Saturday, April 27, 2013

Important Saturday Links

Teeming Brain is providing me with a number of great links to long form essays that provide me with things to think about.  The first, is The Bacon-Wrapped Economy by Ellen Cushing:


"I don't know. I don't identify with the term 'rich.' But I think I make a shit-ton of money," a 24-year-old Google employee making low six figures told me. Another told me he considered himself upper-middle-class, but "definitely not rich." Part of that's inevitable: The vast majority of Americans, at all coordinates of the economic spectrum, consider themselves middle class; this is a deeply ingrained, distinctly American cognitive dissonance.
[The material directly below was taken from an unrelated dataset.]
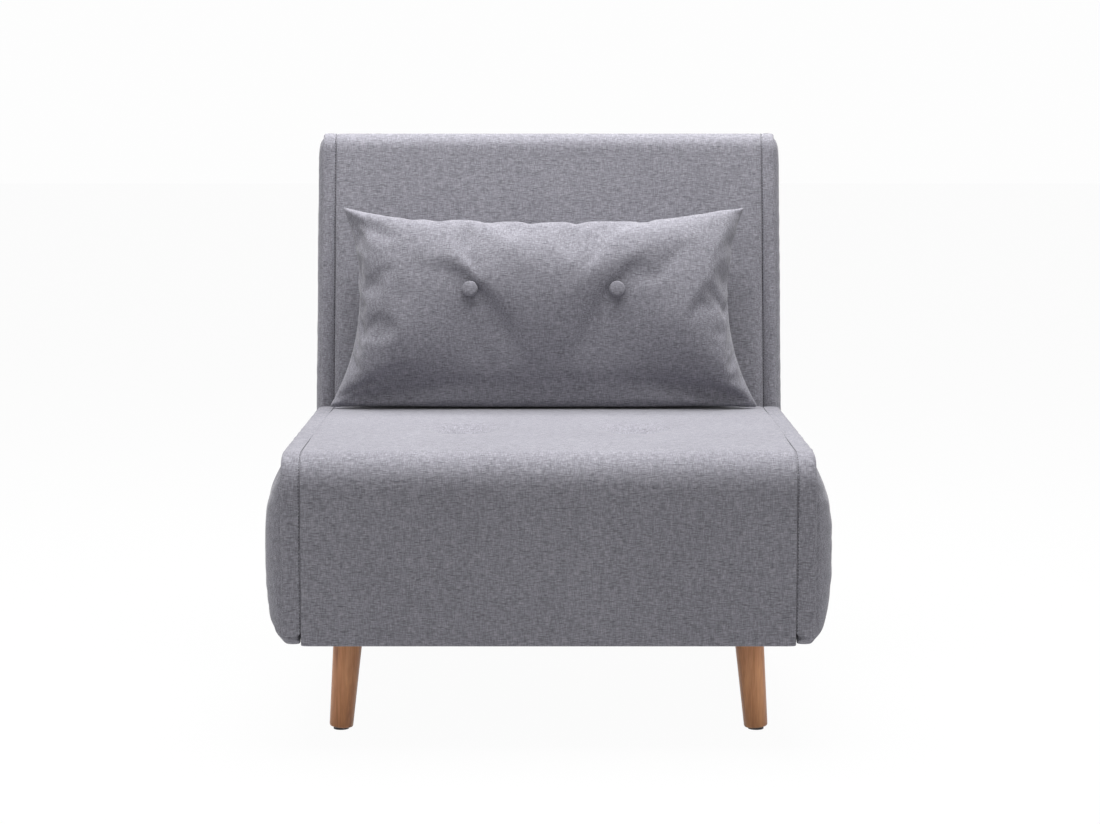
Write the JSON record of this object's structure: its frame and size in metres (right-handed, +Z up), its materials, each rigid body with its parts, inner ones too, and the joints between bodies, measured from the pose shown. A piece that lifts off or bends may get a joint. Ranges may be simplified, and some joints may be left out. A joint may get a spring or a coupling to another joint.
{
  "type": "convertible chair bed",
  "caption": "Armless upholstered chair bed on tapered wooden legs: a tufted seat block, a folded double back that lays flat behind it as a single bed, and a loose buttoned pillow.",
  "frame": {"origin": "on the floor, under the middle of the closed chair's overall box", "axes": "+X to the right of someone facing the chair's front, +Y from front to rear, +Z up"},
  "size_m": [0.78, 0.933, 0.83],
  "materials": {
    "grey_fabric": "heathered flat weave, matt",
    "lining_fabric": "black non-woven",
    "webbing": "elastic webbing",
    "leg_wood": "satin lacquer, warm brown",
    "frame_timber": "planed softwood",
    "black_steel": "black powder coat",
    "bright_steel": "plated",
    "glide_plastic": "matt black"
  },
  "bodies": {
    "seat_unit": {"seat_cushion": "grey_fabric", "seat_gusset_left": "grey_fabric", "seat_gusset_right": "grey_fabric", "seat_flange_left": "grey_fabric", "seat_flange_right": "grey_fabric", "seat_buttons": "grey_fabric", "seat_side_rail_left": "frame_timber", "seat_side_rail_right": "frame_timber", "seat_front_rail": "frame_timber", "seat_rear_rail": "frame_timber", "seat_straps": "webbing", "seat_leg_bearer": "frame_timber", "seat_dust_cover": "lining_fabric", "front_legs": "leg_wood", "front_leg_plates": "black_steel", "front_leg_glides": "glide_plastic", "hinge_arm_left": "black_steel", "hinge_arm_right": "black_steel", "seat_hinge_pins": "bright_steel"},
    "back_panel": {"back_cushion": "grey_fabric", "back_gusset_left": "grey_fabric", "back_gusset_right": "grey_fabric", "back_flange_left": "grey_fabric", "back_flange_right": "grey_fabric", "back_side_tube_left": "black_steel", "back_side_tube_right": "black_steel", "back_cross_tubes": "black_steel", "back_straps": "webbing", "back_hinge_lugs": "black_steel", "back_apex_lugs": "black_steel", "apex_pins": "bright_steel", "middle_leg_lugs": "black_steel", "middle_leg_pins": "bright_steel"},
    "rear_panel": {"rear_cushion": "grey_fabric", "rear_gusset_left": "grey_fabric", "rear_gusset_right": "grey_fabric", "rear_flange_left": "grey_fabric", "rear_flange_right": "grey_fabric", "rear_side_tube_left": "black_steel", "rear_side_tube_right": "black_steel", "rear_cross_tubes": "black_steel", "rear_straps": "webbing", "rear_hinge_lugs": "black_steel", "rear_apex_lugs": "black_steel"},
    "rear_trestle": {"trestle_beam": "frame_timber", "trestle_post_left": "black_steel", "trestle_post_right": "black_steel", "trestle_pins": "bright_steel", "rear_legs": "leg_wood", "rear_leg_plates": "black_steel", "rear_leg_glides": "glide_plastic"},
    "middle_leg": {"middle_leg_post_left": "black_steel", "middle_leg_post_right": "black_steel", "middle_leg_bar": "black_steel", "middle_leg_feet": "glide_plastic"},
    "pillow": {"pillow_cushion": "grey_fabric", "pillow_front_buttons": "grey_fabric", "pillow_back_buttons": "grey_fabric"}
  },
  "joints": [
    {"name": "back_fold", "type": "hinge", "parent": "seat_unit", "child": "back_panel", "pos_m": [0, 0.24027, 0.283], "axis": [-1, 0, 0], "range_deg": [0, 78]},
    {"name": "panel_fold", "type": "hinge", "parent": "back_panel", "child": "rear_panel", "pos_m": [0, 0.35263, 0.81161], "axis": [1, 0, 0], "range_deg": [0, 180]},
    {"name": "trestle_turn", "type": "hinge", "parent": "rear_panel", "child": "rear_trestle", "pos_m": [0, 0.24027, 0.283], "axis": [-1, 0, 0], "range_deg": [0, 102]},
    {"name": "middle_leg_turn", "type": "hinge", "parent": "back_panel", "child": "middle_leg", "pos_m": [0, 0.32759, 0.69382], "axis": [1, 0, 0], "range_deg": [0, 90]},
    {"name": "pillow_lift", "type": "slide", "parent": "seat_unit", "child": "pillow", "axis": [0, -0.7071, 0.7071], "range_m": [0, 0.5]}
  ],
  "couplings": [
    {"joint": "panel_fold", "follows": "back_fold", "ratio": 2.3077},
    {"joint": "trestle_turn", "follows": "back_fold", "ratio": 1.3077},
    {"joint": "middle_leg_turn", "follows": "back_fold", "ratio": 1.1538}
  ]
}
And when industry is so intimately tied to place, as it is in the Bay Area, you get something of an echo chamber: Many young developers move straight to San Francisco when they finish college and necessarily become friends with other young developers, aided in part by the happy hours, office parties, and other events that have become an integral part of both the tech world's social fabric and every company's list of perks. "If you don't have other friends, you're surrounded by people telling you, 'This is normal, this is normal,'" an employee of a large company told me. And at startups, especially, where the culture is one of long hours and marathon coding sessions, there's an idea that, as one person said, "you deserve it, because you work hard."
Indeed, said another, "It's very easy to think, 'I am special. I am better than other people at certain things. My skills are more valuable than others.' It's easy to fall into that trap and think you're getting paid more than other people because you're better."
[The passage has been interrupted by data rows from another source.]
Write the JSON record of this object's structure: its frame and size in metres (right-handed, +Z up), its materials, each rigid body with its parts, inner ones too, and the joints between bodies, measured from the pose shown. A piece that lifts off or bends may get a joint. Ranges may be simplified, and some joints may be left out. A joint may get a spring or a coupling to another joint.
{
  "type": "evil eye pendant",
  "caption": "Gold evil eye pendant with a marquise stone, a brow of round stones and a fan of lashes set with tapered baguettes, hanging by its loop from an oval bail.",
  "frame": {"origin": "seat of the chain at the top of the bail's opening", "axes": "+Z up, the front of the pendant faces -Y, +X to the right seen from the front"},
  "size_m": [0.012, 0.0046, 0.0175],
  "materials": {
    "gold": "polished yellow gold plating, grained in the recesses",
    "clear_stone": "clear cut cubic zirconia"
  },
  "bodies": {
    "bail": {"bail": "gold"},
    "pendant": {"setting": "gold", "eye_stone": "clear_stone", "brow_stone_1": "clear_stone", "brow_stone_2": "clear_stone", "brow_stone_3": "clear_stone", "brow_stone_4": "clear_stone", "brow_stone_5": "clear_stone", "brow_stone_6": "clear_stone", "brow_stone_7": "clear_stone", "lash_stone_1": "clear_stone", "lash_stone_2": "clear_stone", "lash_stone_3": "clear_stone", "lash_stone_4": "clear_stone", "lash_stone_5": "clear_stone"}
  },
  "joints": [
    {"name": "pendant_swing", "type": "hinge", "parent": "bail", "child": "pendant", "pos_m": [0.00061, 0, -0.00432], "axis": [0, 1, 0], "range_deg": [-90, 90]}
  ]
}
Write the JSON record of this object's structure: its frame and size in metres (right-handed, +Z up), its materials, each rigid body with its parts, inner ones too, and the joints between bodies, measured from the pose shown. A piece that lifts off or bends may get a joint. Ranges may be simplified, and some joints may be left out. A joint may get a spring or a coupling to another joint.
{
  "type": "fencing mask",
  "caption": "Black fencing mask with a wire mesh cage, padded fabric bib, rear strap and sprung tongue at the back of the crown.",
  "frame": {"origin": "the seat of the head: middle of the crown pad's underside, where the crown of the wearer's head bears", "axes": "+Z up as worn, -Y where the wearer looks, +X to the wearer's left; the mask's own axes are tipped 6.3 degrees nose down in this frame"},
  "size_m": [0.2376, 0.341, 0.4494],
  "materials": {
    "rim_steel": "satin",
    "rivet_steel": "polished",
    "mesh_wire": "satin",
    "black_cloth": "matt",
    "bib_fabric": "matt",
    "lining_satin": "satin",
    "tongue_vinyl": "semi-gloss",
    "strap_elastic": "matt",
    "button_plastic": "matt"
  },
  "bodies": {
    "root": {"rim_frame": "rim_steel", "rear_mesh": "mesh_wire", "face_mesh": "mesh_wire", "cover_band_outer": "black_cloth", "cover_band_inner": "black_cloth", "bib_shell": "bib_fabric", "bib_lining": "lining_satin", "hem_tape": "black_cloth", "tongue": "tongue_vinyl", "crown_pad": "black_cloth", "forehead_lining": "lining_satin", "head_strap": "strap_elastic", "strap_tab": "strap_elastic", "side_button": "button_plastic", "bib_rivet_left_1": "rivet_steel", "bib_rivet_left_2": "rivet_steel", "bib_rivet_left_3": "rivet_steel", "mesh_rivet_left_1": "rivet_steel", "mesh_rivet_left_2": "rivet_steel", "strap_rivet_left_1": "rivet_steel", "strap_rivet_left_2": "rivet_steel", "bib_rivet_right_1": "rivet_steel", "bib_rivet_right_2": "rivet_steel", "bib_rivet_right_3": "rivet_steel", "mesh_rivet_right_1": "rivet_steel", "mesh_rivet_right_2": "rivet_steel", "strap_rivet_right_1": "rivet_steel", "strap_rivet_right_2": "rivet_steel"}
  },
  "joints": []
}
Second, this piece by Evgeny Morozov, The Meme Hustler about Tim O'Reilly and the mis-use and changing definitions of the word "open" with regard to software, tech and government is great:

So what did matter about open source? Not “freedom”—at least not in Stallman’s sense of the word. O’Reilly cared for only one type of freedom: the freedom of developers to distribute software on whatever terms they fancied. This was the freedom of the producer, the Randian entrepreneur, who must be left to innovate, undisturbed by laws and ethics. The most important freedom, as O’Reilly put it in a 2001 exchange with Stallman, is that which protects “my choice as a creator to give, or not to give, the fruits of my work to you, as a ‘user’ of that work, and for you, as a user, to accept or reject the terms I place on that gift.”
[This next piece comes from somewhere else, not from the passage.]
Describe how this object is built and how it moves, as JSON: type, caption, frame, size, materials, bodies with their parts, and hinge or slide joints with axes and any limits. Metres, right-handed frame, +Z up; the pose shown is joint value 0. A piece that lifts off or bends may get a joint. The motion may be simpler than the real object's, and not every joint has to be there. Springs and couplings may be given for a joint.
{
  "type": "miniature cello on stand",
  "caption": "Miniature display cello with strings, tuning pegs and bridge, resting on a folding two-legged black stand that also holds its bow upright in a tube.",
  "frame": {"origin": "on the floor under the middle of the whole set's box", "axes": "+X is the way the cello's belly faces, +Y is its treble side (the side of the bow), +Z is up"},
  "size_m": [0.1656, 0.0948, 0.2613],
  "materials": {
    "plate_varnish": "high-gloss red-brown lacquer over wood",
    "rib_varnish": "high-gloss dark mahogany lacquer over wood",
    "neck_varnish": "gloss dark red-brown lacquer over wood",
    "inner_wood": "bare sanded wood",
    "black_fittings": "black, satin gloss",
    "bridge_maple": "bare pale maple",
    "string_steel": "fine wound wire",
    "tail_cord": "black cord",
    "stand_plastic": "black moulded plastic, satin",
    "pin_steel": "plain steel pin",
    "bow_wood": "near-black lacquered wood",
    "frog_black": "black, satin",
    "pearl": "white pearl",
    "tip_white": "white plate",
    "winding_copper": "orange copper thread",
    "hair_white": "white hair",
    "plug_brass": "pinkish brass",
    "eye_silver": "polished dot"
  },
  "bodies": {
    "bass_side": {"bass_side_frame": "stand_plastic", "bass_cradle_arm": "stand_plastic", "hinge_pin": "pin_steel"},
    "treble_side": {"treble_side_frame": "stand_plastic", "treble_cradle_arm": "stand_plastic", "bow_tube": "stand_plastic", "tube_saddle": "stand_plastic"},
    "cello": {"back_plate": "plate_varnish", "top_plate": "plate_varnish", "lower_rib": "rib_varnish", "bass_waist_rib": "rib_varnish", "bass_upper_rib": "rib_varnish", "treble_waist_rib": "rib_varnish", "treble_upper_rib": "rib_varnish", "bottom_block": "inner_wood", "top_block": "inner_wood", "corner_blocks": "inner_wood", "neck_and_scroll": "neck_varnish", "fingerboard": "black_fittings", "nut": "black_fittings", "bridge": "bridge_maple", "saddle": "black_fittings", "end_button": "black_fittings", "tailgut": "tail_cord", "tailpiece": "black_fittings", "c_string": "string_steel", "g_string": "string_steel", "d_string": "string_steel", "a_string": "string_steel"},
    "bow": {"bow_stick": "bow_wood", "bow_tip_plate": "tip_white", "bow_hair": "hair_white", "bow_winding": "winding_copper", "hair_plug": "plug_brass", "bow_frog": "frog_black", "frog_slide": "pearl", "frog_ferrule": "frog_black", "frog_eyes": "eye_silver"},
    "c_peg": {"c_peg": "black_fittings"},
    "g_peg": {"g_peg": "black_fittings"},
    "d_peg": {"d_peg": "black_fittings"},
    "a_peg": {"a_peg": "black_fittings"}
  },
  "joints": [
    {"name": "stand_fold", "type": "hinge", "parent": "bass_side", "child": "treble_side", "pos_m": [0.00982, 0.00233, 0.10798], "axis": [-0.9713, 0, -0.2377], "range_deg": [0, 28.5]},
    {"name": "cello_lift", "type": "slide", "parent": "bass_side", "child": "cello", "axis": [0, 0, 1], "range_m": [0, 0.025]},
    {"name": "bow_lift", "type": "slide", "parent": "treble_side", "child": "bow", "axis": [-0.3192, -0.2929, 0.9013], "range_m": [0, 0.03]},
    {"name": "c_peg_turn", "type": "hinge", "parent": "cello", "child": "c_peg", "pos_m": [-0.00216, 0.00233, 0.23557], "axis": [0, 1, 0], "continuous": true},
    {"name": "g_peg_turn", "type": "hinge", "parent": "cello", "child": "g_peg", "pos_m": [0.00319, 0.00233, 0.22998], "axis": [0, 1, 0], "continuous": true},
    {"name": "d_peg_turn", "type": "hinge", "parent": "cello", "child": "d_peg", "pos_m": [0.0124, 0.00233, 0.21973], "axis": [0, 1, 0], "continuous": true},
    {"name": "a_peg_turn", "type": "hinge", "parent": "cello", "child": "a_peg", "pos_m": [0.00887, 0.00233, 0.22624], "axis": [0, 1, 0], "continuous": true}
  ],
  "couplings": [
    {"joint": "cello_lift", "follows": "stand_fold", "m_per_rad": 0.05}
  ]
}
I highly recommend reading the whole thing.  I can't say I whole-heartedly agree with either of these %100, but they resonate strongly with my own, admittedly limited, thinking on various aspects of modern society that really bother me.  The foremost of which is increasingly the apparent lack of curiosity about the underlying philosophies driving social change, how those affect us, and whether they are consistent with our notions on what we have traditionally believed drives a good life, philanthropy, public service and effective government.

Friday, April 26, 2013

Important Friday Links

If I could write half as well as the people in the following links, I would be a very happy man.  First, This is a very thought-provoking article by Marilyn Robinson, even if you don't subscribe to christianity or religion in general.
Another answer, favored by those who claim to be defenders of science, is that religion formed around the desire to explain what prescientific humankind could not account for. Again, this notion does not bear scrutiny. The literatures of antiquity are clearly about other business.
Some of these narratives are so ancient that they clearly existed before writing, though no doubt in the forms we have them they were modified in being written down. Their importance in the development of human culture cannot be overstated. In antiquity people lived in complex city-states, carried out the work and planning required by primitive agriculture, built ships and navigated at great distances, traded, made law, waged war, and kept the records of their dynasties. But the one thing that seems to have predominated, to have laid out their cities and filled them with temples and monuments, to have established their identities and their cultural boundaries, to have governed their calendars and enthroned their kings, were the vivid, atemporal stories they told themselves about the gods, the gods in relation to humankind, to their city, to themselves.
Reclaiming a Sense of the Sacred, Marilyn Robinson,  The Chronicle of Higher Education, February 12, 2012 via The Teeming Brain

Also, most of the blog posts by Jacob Bacharach make me teem with envy.  I want to be this kind of fabulous gay writer.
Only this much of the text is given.